I have to turn the volume up on this keyboard. Apparently no one can hear me. :wink:
Add to this the Caine Mutiny. It’s been a long time, was there any combat in it? I know the big action scene was the ship fighting against a typhoon.

Might as well throw in Cold Mountain too.

I believe the OP is looking for movies where the plot doesn’t necesarily revolve around the war or battle itself, but where the war serves as a backdrop.

For example, **Cold Mountain ** is in actuality a love story chronicling the Ulysses-esque experiences of a deserter trying to return home during the Civil War.

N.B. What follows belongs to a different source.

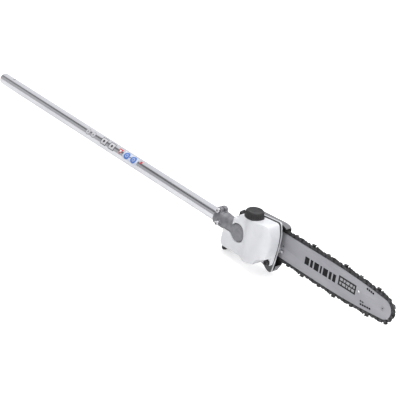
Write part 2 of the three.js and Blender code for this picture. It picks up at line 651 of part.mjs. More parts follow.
const adjusterHead = rod('x', adjusterHeadRadius, 845.4, 852, [0, adjusterY, adjusterZ], 20);
const adjusterSlot = block([850.6, 853], [adjusterY - 4, adjusterY + 4], [adjusterZ - 0.5, adjusterZ + 0.5]);
const adjusterShank = rod('x', adjusterRadius, 797, 846, [0, adjusterY, adjusterZ], 16);
place(headGroup, 'adjuster_screw', cut(join(adjusterHead, adjusterShank), adjusterSlot), steel);
const adjusterBlock = block([adjusterBlockX - 4, adjusterBlockX + 4], [plateFar + 0.4, barNear - gap],
  [adjusterZ - 4, adjusterZ + 3.9]);
place(barGroup, 'adjuster_block', cut(join(adjusterBlock,
  rod('y', 2, barNear - 1, barFar, [adjusterBlockX, 0, adjusterZ], 16)),
rod('x', adjusterRadius + gap, 800, 860, [0, adjusterY, adjusterZ], 16)), steel);

// ---------------------------------------------------------------- sprocket cover
const coverOutline = (grow) => outline([[734 - grow, 14, 14], [748, 33 + grow, 14], [775, 40.5 + grow, 16],
  [842, 45.5 + grow, 6], [853 + grow, 42.5 + grow, 6], [854 + grow, 24, 8], [851 + grow, -16, 10],
  [846 + grow, -34, 8], [836, -52 - grow, 6], [823, -50 - grow, 6], [806, -40 - grow, 10],
  [758, -33 - grow, 16], [734 - grow, -18, 14]]);

function sprocketCover() {
  const shell = cut(sideways(coverOutline(0), plateFar + 0.6, coverFar, 2.4),
    sideways(coverOutline(-coverWall), plateFar - 4, coverInside, 0.8));
  const front = block([843, 880], [0, coverInside], [-46, 40.5]);
  const padShape = outline([[798, -1, 4], [798, 13, 4], [836, 13, 4], [836, -1, 4]]);
  const pad = sideways(padShape, barFar + gap, coverInside + 0.5);
  const trimmed = cut(shell, block([0, 900], [0, plateFar + 3], [-90, 90]));
  const skirt = cut(sideways(coverOutline(0), plateFar + 0.6, plateFar + 4),
    sideways(coverOutline(-coverWall), 0, 60));
  return cut(join(trimmed, skirt, pad), front,
    rod('x', neckRadius + 0.5, 700, headX - 20, [0, 0, 0], 30),
    rod('y', studRadius + gap, 0, 60, [studX, 0, barHeight], 20),
    rod('y', studRadius + gap, 0, 26.5, [guidePinX, 0, barHeight], 20));
}
place(headGroup, 'sprocket_cover', sprocketCover(), coverMetal);

// ---------------------------------------------------------------- oil tank
// Everything of the gearcase that reaches into the tank, grown by `grow`.
function gearcaseEnvelope(grow) {
  return join(rod('x', neckRadius - 1.2 + grow, 700, headX, [0, 0, 0], 28),
    rod('y', domeRadius + grow, -60, 60, [headX, 0, 0], 30),
    rod('y', flangeRadius + grow, flangeFar - flangeThickness - grow, 60, [headX, 0, 0], 28),
    rod('z', pumpBossRadius + grow, pumpBossLow - grow, 0, [pumpX, pumpY, 0], 24),
    block([700, headX], [0, 60], [-neckRadius - grow, neckRadius + grow]));
}

// The side view of the tank and its plan, both drawn `inset` inside the outer surface.
function tankBlank(inset) {
  const i = inset;
  const side = outline([[752 + i, 14, 4], [754 + i, 29 - i, 8], [772, 38 - i, 12], [800, 44 - i, 20],
    [842 - i, 49 - i, 6], [848.5 - i, 30, 16], [848.5 - i, 6, 20], [843 - i, -33 + i, 5], [824, -33 + i, 8],
    [803, -39.5 + i, 14], [734 + i, -40.5 + i, 7], [728.5 + i, -35 + i, 6], [731 + i, -6, 4],
    [752 + i, -6, 4]]);
  const plan = outline([[700, tankBack - i], [870, tankBack - i], [850 - i, 0, 8], [847 - i, -17 + i, 9],
    [838, -tankDeep + i, 9], [799, -tankDeep + i, 12], [783, -tankShallow + i, 12], [700, -tankShallow + i]]);
  return sideways(side, -tankDeep + i, tankBack - i, i ? 0 : 1.5).intersect(upwards(plan, -80, 80));
}

// The lower front corner, where the tank steps back to clear a screw.
function frontCorner(grow) {
  return sideways(polygon([[818 - grow, -60], [822 - grow, -33 + grow], [830 - grow, -20.5 + grow],
    [849, -13 + grow], [870, -13 + grow], [870, -60]]), -60, 1 + grow);
}

function oilTank() {
  const earFront = tankBack - earThickness;
  const atScrews = (radius, from, to) =>
    tankScrewPlaces.map(([x, z]) => rod('y', radius, from, to, [x, 0, z], 24));
  const ears = tankScrewPlaces.map(([x, z], i) => {
    const web = hull([...circle(x, z, earRadius, 24), ...circle(...earRoots[i], earRadius, 24)]);
    return sideways(polygon(web), earFront, tankBack);
  });
  const pockets = [...atScrews(earRadius + 0.4, -60, earFront), frontCorner(0)];
  const keep = [...atScrews(earRadius + 0.4 + tankWall, -60, 60), frontCorner(tankWall)];
  const capSeat = (wall) => rod('z', capRadius + 0.6 + wall, capBase - gap - wall, 90, [capX, capY, 0], 28);
  const filler = rod('z', fillerRadius, capBase - gap - tankWall, capTop - 6.2, [capX, capY, 0], 28);
  const outer = join(cut(tankBlank(0), capSeat(0), ...pockets), ...ears, filler);
  const aroundGearcase = gearcaseEnvelope(tankClearance + tankWall);
  const hollow = cut(tankBlank(tankWall), capSeat(tankWall), aroundGearcase, ...keep);
  const cavity = join(hollow,
    rod('z', fillerBore, capBase - gap - 2 * tankWall, capTop, [capX, capY, 0], 30));
  return cut(outer, gearcaseEnvelope(tankClearance), cavity,
    rod('z', 2.8, pumpBossLow - 6, pumpBossLow, [pumpX, pumpY, 0], 16),
    ...atScrews(screwHole, -60, 60));
}
place(oilGroup, 'oil_tank', oilTank(), milky);

tankScrewPlaces.forEach(([x, z], i) => {
  const seat = tankBack - earThickness - gap;
  place(oilGroup, `tank_grommet_${i + 1}`,
    ring('y', 2.4, 5.3, seat - grommetLength, seat, [x, 0, z], 20), rubber);
  place(oilGroup, `tank_screw_${i + 1}`,
    capScrew(4.7, 2.8, 2, seat - grommetLength - gap, plateFar - gap, [x, 0, z], 2.2), blackPlastic);
});

// ---------------------------------------------------------------- oil cap
function oilCap() {
  const flare = 1.3;
  const ribbed = (z, radius, depth) => Array.from({ length: capRibs * 4 }, (_, i) => {
    const dip = i % 4 === 0 ? depth : 0;
    return aroundZ(z, capX, capY)(radius - dip, 2 * Math.PI * i / (capRibs * 4));
  });
  const body = loft([ribbed(capBase, capRadius, 0), ribbed(capBase + 2, capRadius, 0),
    ribbed(capBase + 2.6, capRadius - flare + 0.4, 1), ribbed(capTop - 1.6, capRadius - flare, 1),
    ribbed(capTop, capRadius - flare - 2.2, 0.6)]);
  return cut(body, rod('z', fillerRadius + 0.5, capBase - 1, capTop - 4, [capX, capY, 0], 28));
}
place(oilGroup, 'oil_cap', oilCap(), blackPlastic);
place(oilGroup, 'cap_gasket',
  ring('z', fillerBore, fillerRadius, capTop - 6.2 + gap, capTop - 4 - gap, [capX, capY, 0], 28), rubber);

// ---------------------------------------------------------------- oil pickup
const hosePath = new THREE.CatmullRomCurve3([[pumpX, pumpY, pumpBossLow + 4], [pumpX, pumpY, pumpBossLow - 4],
  [pumpX - 4, pumpY - 1.5, pumpBossLow - 11], [pumpX - 14, pumpY - 3.5, pumpBossLow - 14],
  [pumpX - 23, pumpY - 4, pumpBossLow - 14]].map((point) => new THREE.Vector3(...point)));
function hose() {
  const section = new THREE.Shape();
  section.absarc(0, 0, 2.3, 0, 2 * Math.PI, false);
  section.holes.push(new THREE.Path().absarc(0, 0, 1.3, 0, 2 * Math.PI, true));
  return solid(new THREE.ExtrudeGeometry(section, { extrudePath: hosePath, steps: 14, curveSegments: 4 }));
}
place(oilGroup, 'oil_hose', hose(), rubber);
place(oilGroup, 'oil_filter',
  rod('x', 4.2, pumpX - 39, pumpX - 23.6, [0, pumpY - 4, pumpBossLow - 14], 20), nylon);

poleSaw.position.x = -tubeStart;  // the tube's free end stands at the origin
export default poleSaw;
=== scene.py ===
"""Looks for the pole saw attachment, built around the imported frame. Metres, in the row frame."""

import json
import math

import bmesh
import bpy
from mathutils import Matrix, Vector


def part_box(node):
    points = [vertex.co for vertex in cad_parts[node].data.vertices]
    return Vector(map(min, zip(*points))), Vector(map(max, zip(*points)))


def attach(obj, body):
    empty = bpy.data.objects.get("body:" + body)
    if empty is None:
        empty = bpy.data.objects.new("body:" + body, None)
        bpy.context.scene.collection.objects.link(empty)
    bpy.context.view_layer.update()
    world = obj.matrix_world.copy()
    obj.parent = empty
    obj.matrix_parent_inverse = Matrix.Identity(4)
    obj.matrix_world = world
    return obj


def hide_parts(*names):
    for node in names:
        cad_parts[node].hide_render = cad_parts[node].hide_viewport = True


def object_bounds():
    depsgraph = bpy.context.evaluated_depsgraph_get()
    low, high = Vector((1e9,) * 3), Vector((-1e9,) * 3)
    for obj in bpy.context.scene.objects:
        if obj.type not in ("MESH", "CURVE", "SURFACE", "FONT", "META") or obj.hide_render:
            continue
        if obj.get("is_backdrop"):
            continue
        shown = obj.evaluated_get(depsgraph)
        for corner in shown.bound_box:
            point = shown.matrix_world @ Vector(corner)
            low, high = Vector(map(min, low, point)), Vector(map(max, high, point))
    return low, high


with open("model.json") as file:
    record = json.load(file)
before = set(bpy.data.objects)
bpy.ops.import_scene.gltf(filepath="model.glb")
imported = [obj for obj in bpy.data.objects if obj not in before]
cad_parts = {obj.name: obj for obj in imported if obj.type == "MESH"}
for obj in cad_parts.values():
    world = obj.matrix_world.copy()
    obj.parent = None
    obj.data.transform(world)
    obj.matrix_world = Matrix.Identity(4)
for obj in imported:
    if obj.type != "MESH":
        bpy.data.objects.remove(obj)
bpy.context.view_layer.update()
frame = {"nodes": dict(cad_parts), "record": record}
NODES = frame["nodes"]
MM = 0.001
JOINTS = {joint["name"]: joint for joint in frame["record"]["behaviour"]["joints"]}
HEAD = Vector(JOINTS["sprocket_spin"]["pos_m"])
NOSE = Vector(JOINTS["nose_spin"]["pos_m"])
TUBE_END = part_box("outer_tube")[1].x

# Camera: where it looks, and from where.
AIM = Vector((0.6643, -0.0149, 0.0173))
AZIMUTH, ELEVATION, ROLL = math.radians(46.1), math.radians(25.3), math.radians(8.6)
DISTANCE = 2.317
LENS = 116.9
SENSOR = 36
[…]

Off Limts is a cop movie staring Gregory Hines and William Dafoe investigating a series of murders in Saigon during the war.

Good Morning Vietnam chronicles the story of a radio disc jockey, also in Nam.

The Good, The Bad and The Ugly is essentially a heist movie, similar to **Kelly’s Heroes ** or Three Kings, set during the Civil War.

Operation Petticoat
also on the Cary Grant tip, I Was a Male War Bride

The Hill is more prison movie than war movie.

Would Jarhead count?

IIRC, they were aching to get into combat during Desert Shield / Storm, but I don’t think they ever did.

A Few Good Men?

Another court-room drama, but with uniforms.

**From Here To Eternity ** – about life on and off base at Pearl Harbor, with the main conflicts having to do with bullying, bad leadership and misplaced institutional priorities, adultery, loneliness, alcoholism, abusive relationships,… and then all hell breaks loose when the Japanese pay a visit on the morning of Dec. 7.

Ravenous – this utterly unhinged black comedy/cannibal horror flick opens briefly in a battle in the Mexican-American War of 1847, but quickly shifts to a different kind of setting and story, with its cowardly officer protagonist’s being shipped out to a remote Army outpost in the Sierra Nevadas, far from the front… where the movie merges a gentle institutional satire of the characters at the post to a gory horror story whose plot draws from elements of the Wendigo myth, the Donner Party, and the notorious cannibal Alferd Packer. And yet for all that, the single most bizarre element isn’t the plot but the outstanding soundtrack, by Damon Albarn (of Blur) and Michael Nyman.